## [GIVEN PROBLEM]
Repeat exactly the lines that run from the one containing "Write the JSON" to the end of the data, and leave out all others.

## [THE RECORDS]
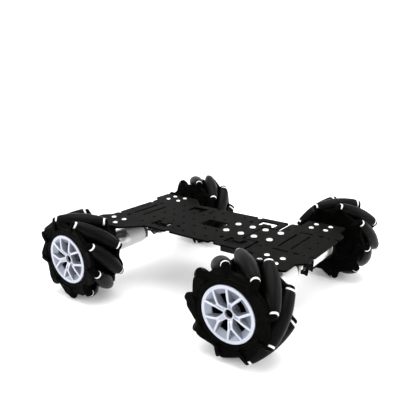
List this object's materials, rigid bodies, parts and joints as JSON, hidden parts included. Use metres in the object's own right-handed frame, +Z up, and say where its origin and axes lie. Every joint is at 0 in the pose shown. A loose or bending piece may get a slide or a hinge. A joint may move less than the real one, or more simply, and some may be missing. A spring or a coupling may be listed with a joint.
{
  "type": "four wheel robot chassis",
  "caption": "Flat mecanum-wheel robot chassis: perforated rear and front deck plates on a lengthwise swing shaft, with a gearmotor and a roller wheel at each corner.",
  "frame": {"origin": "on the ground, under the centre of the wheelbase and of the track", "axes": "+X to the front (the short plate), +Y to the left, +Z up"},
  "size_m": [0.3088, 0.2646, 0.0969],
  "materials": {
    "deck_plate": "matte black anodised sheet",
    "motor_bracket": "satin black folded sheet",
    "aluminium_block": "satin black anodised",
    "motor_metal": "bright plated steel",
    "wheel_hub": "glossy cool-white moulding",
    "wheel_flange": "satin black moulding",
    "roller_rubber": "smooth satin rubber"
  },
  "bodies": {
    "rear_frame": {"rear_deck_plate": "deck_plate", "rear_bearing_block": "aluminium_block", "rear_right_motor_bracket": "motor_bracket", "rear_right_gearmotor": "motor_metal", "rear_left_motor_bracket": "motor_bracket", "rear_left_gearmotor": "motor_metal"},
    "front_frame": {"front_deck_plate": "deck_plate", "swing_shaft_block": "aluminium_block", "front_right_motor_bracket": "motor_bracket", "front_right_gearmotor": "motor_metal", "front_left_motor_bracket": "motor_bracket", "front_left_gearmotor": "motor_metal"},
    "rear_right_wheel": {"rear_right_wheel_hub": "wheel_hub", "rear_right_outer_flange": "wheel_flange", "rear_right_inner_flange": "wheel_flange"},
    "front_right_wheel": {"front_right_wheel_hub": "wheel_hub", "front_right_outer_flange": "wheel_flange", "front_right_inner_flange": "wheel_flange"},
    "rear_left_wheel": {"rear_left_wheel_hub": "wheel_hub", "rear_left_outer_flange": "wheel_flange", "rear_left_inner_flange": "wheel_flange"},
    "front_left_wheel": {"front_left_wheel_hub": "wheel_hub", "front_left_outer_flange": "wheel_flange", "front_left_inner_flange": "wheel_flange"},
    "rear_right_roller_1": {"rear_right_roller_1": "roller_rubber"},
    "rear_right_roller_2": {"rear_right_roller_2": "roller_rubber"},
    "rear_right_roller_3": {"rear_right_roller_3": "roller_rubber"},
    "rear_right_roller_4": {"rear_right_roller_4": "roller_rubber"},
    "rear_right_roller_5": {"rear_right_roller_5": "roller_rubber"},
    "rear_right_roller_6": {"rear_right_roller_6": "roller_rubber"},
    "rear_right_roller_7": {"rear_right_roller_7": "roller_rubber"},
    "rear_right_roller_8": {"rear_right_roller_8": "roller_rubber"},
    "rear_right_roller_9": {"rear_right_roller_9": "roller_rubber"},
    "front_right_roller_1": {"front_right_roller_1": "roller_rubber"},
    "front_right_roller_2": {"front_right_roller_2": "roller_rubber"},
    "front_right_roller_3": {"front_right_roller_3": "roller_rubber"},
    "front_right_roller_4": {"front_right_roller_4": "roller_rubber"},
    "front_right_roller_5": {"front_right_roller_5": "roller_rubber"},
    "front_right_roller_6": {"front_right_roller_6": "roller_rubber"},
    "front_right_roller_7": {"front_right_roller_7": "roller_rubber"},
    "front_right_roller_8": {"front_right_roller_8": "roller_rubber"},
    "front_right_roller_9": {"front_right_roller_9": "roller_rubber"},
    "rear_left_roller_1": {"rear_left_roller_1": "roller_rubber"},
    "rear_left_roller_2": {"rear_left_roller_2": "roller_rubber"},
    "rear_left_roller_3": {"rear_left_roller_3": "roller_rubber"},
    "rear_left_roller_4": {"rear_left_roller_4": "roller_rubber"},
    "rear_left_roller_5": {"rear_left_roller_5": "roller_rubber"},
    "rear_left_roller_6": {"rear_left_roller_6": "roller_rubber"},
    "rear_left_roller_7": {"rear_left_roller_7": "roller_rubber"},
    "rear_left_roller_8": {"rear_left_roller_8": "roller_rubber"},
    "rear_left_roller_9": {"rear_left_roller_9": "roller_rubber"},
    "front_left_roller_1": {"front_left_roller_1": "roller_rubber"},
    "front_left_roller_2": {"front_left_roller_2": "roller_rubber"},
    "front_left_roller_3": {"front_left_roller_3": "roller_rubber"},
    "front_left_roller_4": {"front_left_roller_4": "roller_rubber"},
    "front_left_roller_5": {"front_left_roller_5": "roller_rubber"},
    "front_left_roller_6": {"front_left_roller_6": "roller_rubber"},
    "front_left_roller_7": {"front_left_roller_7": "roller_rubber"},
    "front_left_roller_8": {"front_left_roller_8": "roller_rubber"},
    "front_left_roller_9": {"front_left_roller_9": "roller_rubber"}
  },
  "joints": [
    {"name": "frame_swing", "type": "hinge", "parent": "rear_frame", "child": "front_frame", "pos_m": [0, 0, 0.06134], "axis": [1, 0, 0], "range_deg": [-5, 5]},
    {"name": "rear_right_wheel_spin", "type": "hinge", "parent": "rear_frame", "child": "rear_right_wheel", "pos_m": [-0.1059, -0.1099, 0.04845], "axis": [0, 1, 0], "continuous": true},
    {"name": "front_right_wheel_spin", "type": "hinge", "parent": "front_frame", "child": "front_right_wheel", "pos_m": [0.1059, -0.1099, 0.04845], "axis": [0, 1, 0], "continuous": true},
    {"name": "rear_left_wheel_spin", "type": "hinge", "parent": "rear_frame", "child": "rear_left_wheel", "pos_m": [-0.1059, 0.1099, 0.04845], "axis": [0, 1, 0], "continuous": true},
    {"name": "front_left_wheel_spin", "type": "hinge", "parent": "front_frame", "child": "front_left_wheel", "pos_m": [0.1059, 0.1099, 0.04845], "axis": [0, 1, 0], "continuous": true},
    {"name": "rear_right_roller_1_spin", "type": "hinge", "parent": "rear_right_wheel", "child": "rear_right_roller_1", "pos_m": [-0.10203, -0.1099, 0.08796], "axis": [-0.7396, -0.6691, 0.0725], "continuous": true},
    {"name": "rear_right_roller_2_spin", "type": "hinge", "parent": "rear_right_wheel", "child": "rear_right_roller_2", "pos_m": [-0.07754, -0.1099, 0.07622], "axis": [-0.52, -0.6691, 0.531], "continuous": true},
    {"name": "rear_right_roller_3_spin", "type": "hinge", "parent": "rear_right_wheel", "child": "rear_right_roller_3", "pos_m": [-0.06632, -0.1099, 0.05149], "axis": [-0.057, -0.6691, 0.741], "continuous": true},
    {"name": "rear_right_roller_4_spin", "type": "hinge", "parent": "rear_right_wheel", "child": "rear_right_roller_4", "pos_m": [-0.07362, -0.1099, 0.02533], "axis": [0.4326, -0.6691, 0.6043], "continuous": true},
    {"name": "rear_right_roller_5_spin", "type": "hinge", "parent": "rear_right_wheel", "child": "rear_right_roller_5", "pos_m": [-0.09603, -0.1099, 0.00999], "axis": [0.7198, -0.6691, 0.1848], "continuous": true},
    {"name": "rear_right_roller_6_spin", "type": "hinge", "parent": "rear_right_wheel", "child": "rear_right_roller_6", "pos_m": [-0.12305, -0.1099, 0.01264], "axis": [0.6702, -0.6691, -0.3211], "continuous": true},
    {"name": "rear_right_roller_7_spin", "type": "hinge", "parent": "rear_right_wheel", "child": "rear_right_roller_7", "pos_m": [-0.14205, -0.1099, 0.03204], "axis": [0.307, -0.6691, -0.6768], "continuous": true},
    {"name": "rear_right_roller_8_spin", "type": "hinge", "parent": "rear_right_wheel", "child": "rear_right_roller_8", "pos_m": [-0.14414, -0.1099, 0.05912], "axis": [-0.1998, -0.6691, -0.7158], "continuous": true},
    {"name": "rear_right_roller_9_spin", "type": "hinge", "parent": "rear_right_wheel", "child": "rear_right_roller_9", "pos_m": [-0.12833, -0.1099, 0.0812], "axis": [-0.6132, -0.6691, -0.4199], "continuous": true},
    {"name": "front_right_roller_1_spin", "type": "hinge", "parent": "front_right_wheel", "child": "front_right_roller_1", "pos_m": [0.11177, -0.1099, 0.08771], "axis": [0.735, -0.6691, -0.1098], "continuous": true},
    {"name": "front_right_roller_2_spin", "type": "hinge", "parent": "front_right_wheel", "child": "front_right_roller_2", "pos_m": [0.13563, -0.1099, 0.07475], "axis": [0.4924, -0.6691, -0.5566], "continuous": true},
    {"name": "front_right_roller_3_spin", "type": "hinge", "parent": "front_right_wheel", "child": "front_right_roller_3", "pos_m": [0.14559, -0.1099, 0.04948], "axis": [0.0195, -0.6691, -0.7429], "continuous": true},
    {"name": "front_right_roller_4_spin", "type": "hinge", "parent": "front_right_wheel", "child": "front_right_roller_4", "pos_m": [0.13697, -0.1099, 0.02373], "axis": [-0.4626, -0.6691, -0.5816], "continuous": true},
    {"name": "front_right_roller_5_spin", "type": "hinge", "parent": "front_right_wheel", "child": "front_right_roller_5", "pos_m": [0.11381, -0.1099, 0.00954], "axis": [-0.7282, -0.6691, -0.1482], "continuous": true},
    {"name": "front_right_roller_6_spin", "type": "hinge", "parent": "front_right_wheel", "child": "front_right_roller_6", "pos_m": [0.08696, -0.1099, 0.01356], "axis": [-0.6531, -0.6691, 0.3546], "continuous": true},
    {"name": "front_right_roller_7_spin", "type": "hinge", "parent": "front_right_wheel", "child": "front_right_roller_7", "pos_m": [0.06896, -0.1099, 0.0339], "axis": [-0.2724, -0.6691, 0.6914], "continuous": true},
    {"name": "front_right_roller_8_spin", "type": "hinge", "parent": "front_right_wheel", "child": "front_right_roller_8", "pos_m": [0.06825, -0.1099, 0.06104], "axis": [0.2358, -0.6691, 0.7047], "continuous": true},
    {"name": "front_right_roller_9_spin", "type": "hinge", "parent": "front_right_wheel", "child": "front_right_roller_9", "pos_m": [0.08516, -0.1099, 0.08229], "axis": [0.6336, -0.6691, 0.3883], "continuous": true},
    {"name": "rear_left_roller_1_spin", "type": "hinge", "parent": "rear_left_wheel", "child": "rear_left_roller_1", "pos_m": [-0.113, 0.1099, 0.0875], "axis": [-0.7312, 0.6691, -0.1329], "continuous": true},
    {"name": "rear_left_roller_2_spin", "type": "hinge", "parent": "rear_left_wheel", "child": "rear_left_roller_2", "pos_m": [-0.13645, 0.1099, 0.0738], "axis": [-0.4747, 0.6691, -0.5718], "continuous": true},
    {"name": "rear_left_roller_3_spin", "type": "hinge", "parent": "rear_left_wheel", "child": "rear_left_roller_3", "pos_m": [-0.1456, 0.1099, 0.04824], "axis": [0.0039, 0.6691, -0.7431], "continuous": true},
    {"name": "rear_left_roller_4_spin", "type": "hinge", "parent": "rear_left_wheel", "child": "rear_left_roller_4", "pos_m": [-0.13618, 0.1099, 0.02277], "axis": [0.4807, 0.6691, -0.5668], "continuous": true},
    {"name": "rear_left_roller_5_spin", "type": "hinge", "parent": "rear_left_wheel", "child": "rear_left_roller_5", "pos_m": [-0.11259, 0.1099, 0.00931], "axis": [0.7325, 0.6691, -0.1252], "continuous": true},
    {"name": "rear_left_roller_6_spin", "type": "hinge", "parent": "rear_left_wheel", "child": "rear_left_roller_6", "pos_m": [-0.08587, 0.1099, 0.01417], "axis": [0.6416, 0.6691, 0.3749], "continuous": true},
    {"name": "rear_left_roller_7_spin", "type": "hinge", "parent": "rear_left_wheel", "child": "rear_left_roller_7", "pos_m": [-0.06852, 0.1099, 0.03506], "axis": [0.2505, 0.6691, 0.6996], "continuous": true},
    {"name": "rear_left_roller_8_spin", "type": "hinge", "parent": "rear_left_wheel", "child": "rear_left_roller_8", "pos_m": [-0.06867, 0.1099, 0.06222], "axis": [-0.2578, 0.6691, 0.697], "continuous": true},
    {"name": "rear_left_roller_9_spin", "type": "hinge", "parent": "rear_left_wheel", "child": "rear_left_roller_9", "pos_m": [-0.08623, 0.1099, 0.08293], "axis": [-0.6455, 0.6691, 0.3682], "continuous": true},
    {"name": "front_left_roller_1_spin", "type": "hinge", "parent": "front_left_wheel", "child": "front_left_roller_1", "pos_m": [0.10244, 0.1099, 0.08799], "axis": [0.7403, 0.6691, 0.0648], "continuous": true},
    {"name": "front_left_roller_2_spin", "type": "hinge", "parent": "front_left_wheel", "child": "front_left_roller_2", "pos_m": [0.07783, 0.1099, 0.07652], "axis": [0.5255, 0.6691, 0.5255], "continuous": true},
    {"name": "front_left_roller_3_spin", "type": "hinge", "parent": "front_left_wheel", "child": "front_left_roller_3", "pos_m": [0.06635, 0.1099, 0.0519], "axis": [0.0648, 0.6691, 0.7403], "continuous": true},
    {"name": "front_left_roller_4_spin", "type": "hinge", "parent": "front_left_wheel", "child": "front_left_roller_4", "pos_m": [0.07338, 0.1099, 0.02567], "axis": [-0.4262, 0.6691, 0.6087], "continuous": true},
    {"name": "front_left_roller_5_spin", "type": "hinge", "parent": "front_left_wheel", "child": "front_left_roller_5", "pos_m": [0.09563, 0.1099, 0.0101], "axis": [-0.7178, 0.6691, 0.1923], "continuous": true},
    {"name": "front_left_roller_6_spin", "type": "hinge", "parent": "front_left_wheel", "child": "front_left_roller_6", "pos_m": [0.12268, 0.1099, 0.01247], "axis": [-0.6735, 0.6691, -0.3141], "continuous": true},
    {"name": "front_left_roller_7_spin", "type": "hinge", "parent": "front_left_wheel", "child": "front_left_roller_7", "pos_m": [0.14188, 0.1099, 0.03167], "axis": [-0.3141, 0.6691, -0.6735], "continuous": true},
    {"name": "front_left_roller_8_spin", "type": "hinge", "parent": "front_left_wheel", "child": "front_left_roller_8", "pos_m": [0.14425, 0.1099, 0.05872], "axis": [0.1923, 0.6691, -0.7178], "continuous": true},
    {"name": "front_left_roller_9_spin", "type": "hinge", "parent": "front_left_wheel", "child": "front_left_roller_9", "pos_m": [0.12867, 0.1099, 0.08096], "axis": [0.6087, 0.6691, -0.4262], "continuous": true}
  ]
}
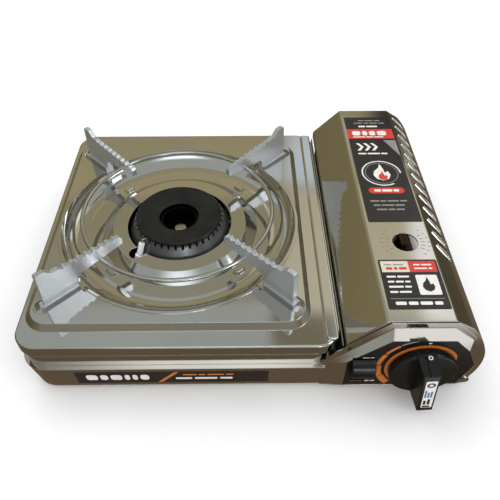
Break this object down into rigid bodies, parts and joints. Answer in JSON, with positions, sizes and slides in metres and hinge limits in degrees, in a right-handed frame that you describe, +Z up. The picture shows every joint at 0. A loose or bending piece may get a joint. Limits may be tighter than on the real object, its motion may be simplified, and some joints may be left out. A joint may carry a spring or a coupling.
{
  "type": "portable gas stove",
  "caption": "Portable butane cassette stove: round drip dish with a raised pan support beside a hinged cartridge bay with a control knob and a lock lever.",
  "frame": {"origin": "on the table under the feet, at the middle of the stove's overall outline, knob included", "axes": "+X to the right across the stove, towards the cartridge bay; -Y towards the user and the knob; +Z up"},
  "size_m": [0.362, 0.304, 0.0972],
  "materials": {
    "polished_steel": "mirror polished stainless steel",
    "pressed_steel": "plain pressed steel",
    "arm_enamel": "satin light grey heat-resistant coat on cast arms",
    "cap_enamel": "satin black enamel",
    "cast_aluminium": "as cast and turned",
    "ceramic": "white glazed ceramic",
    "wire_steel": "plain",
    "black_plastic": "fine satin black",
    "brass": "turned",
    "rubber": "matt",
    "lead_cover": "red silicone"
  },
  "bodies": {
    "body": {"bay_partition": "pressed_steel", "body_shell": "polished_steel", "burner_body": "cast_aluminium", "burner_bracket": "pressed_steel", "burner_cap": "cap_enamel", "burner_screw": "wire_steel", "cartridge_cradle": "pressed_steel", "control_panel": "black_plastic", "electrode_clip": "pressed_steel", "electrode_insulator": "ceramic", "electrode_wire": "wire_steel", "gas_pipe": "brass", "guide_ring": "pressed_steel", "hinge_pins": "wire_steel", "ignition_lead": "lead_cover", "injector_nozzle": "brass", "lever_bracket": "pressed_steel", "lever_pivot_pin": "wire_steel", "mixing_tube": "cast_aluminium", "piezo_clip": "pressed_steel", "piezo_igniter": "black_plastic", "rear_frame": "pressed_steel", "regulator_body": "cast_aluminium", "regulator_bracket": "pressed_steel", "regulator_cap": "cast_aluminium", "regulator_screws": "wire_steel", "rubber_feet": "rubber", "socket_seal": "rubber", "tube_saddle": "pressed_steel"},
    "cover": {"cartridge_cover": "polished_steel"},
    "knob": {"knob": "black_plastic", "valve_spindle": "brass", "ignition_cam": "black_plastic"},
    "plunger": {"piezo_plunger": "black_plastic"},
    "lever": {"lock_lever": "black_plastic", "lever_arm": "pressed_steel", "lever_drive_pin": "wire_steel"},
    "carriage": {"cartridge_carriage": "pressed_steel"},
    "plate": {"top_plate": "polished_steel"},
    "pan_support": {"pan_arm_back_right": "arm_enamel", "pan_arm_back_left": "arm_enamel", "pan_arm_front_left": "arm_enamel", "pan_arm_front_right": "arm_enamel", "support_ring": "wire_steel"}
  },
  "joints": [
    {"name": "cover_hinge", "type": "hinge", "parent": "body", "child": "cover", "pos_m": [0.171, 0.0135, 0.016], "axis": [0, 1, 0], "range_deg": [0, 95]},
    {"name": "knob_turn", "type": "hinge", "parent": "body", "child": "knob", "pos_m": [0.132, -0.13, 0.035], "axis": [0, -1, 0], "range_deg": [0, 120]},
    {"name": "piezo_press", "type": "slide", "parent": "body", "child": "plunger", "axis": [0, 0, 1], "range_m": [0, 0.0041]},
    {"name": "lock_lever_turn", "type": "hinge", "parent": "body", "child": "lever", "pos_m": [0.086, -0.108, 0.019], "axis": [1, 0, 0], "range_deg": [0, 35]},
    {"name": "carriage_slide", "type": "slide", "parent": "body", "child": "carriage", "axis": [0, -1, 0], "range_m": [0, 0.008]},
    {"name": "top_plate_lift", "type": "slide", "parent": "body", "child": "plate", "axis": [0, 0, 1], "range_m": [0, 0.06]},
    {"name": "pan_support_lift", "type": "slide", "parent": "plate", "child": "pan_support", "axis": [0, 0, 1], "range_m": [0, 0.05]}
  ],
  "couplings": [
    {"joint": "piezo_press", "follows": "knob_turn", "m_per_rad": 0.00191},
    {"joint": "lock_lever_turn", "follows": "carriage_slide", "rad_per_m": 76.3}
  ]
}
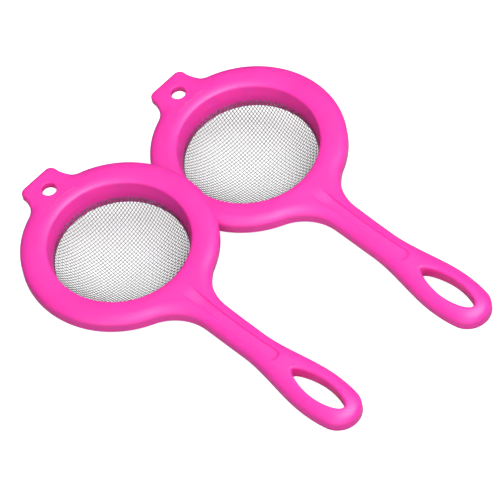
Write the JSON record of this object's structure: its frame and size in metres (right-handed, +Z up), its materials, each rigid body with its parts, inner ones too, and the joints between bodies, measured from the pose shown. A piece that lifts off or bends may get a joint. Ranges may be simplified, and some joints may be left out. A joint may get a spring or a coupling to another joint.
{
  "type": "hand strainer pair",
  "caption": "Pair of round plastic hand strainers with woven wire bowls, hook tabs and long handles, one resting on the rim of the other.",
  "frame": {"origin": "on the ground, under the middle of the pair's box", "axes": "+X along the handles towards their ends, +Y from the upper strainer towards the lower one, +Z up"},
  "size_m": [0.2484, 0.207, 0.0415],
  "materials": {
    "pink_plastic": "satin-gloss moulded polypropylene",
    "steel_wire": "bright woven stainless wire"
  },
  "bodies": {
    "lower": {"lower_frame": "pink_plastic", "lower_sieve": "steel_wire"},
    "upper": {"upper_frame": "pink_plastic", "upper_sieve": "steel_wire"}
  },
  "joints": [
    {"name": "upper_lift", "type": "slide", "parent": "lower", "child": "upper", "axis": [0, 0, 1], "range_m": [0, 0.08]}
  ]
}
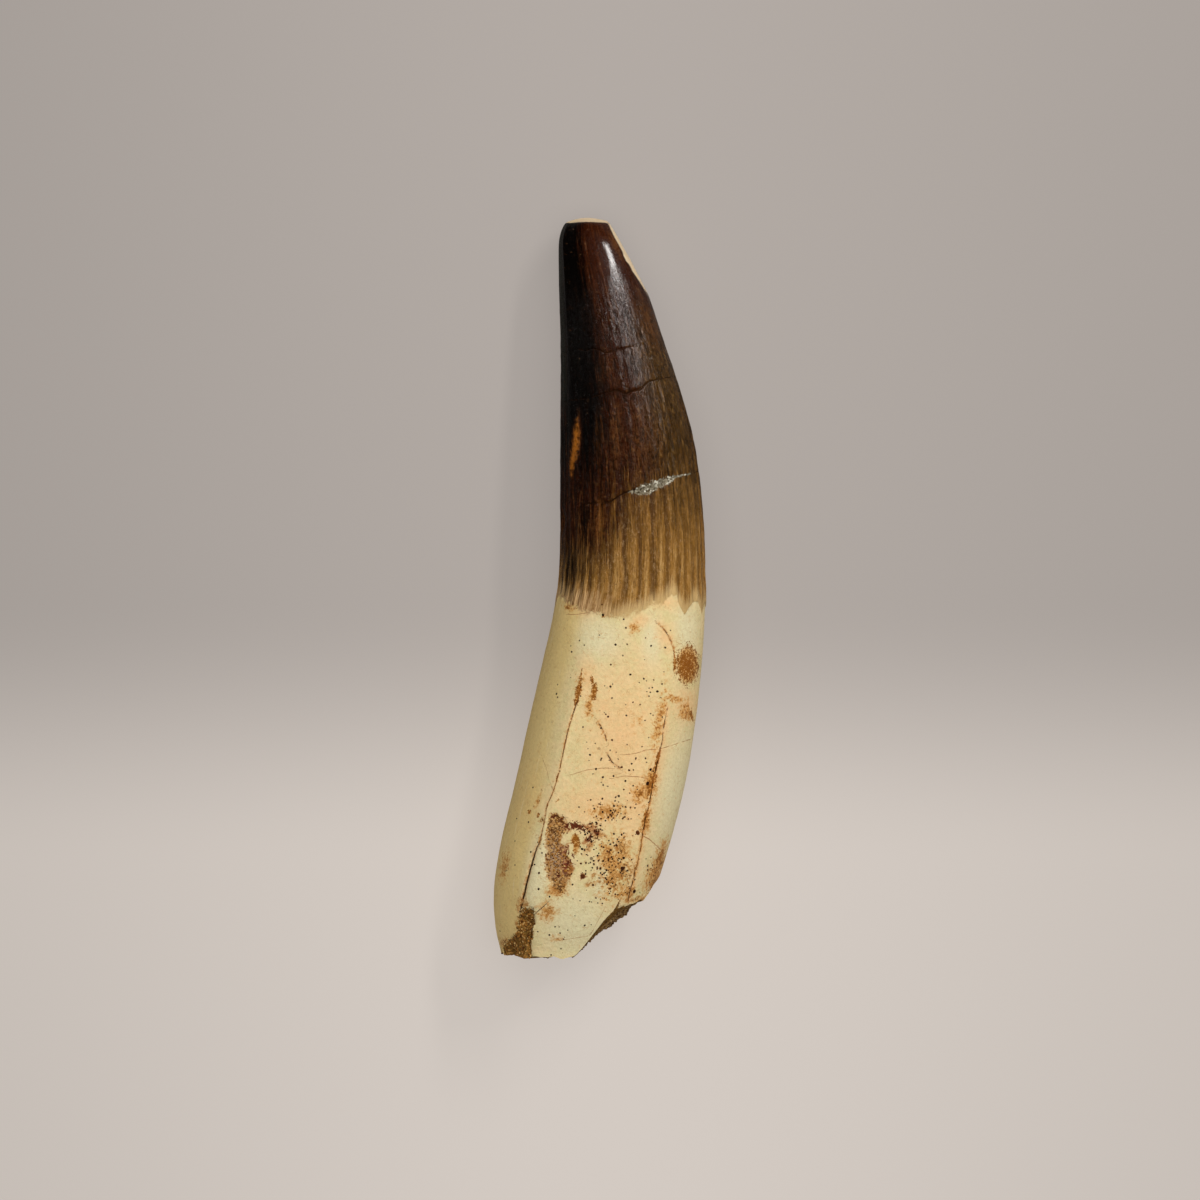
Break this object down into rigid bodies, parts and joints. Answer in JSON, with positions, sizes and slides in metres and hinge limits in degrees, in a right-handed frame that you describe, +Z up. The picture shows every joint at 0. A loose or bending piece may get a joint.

## [WRITTEN SOLUTION]
Write the JSON record of this object's structure: its frame and size in metres (right-handed, +Z up), its materials, each rigid body with its parts, inner ones too, and the joints between bodies, measured from the pose shown. A piece that lifts off or bends may get a joint. Ranges may be simplified, and some joints may be left out. A joint may get a spring or a coupling to another joint.
{
  "type": "hand strainer pair",
  "caption": "Pair of round plastic hand strainers with woven wire bowls, hook tabs and long handles, one resting on the rim of the other.",
  "frame": {"origin": "on the ground, under the middle of the pair's box", "axes": "+X along the handles towards their ends, +Y from the upper strainer towards the lower one, +Z up"},
  "size_m": [0.2484, 0.207, 0.0415],
  "materials": {
    "pink_plastic": "satin-gloss moulded polypropylene",
    "steel_wire": "bright woven stainless wire"
  },
  "bodies": {
    "lower": {"lower_frame": "pink_plastic", "lower_sieve": "steel_wire"},
    "upper": {"upper_frame": "pink_plastic", "upper_sieve": "steel_wire"}
  },
  "joints": [
    {"name": "upper_lift", "type": "slide", "parent": "lower", "child": "upper", "axis": [0, 0, 1], "range_m": [0, 0.08]}
  ]
}
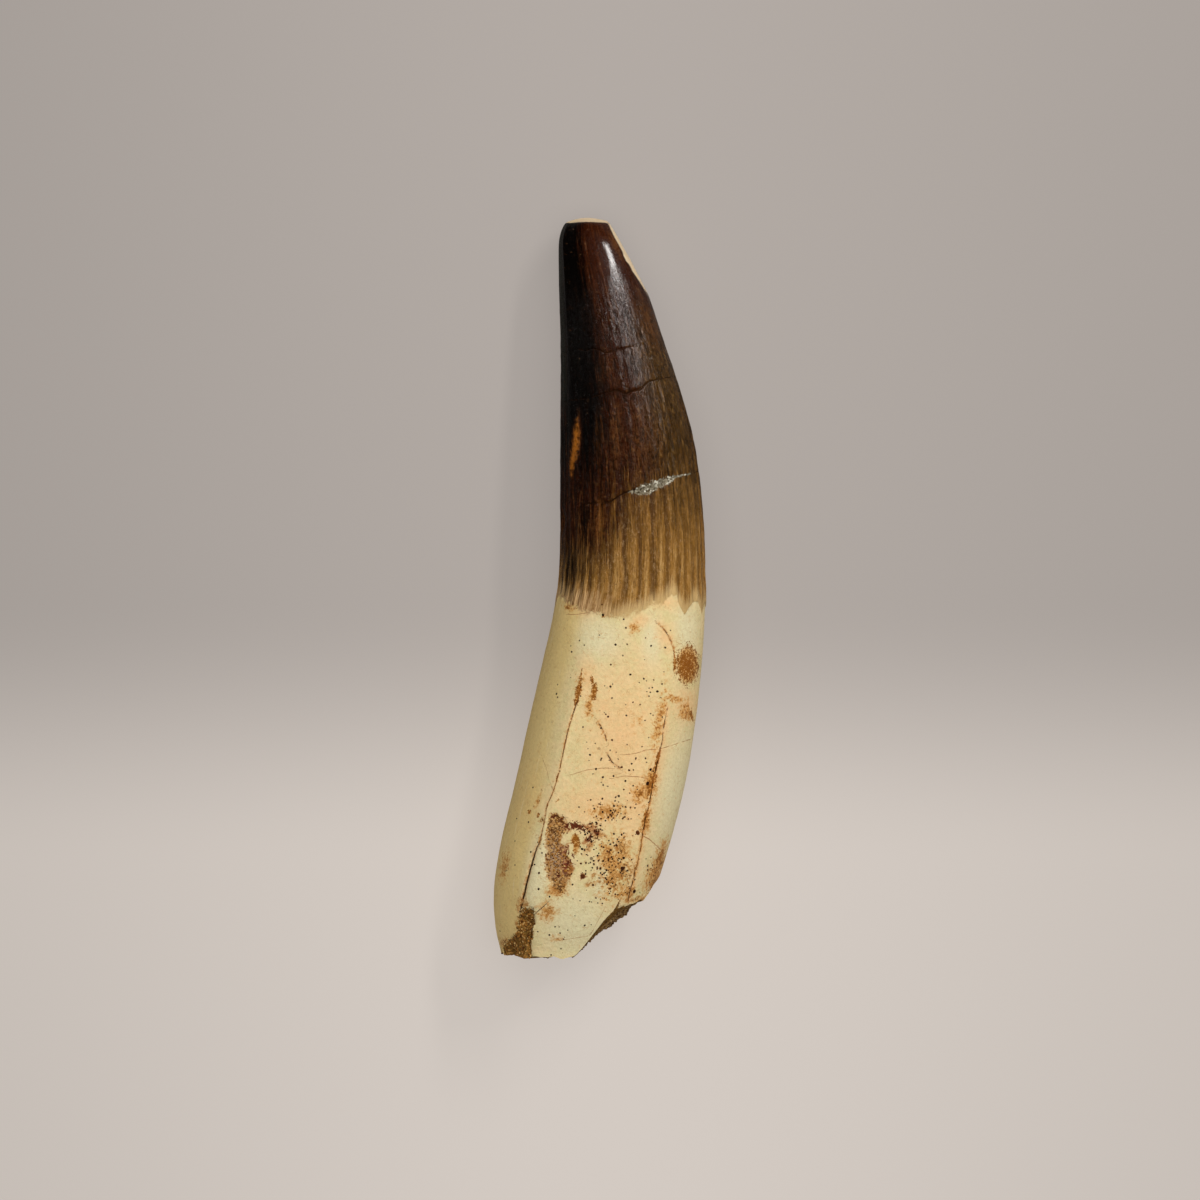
Break this object down into rigid bodies, parts and joints. Answer in JSON, with positions, sizes and slides in metres and hinge limits in degrees, in a right-handed frame that you describe, +Z up. The picture shows every joint at 0. A loose or bending piece may get a joint.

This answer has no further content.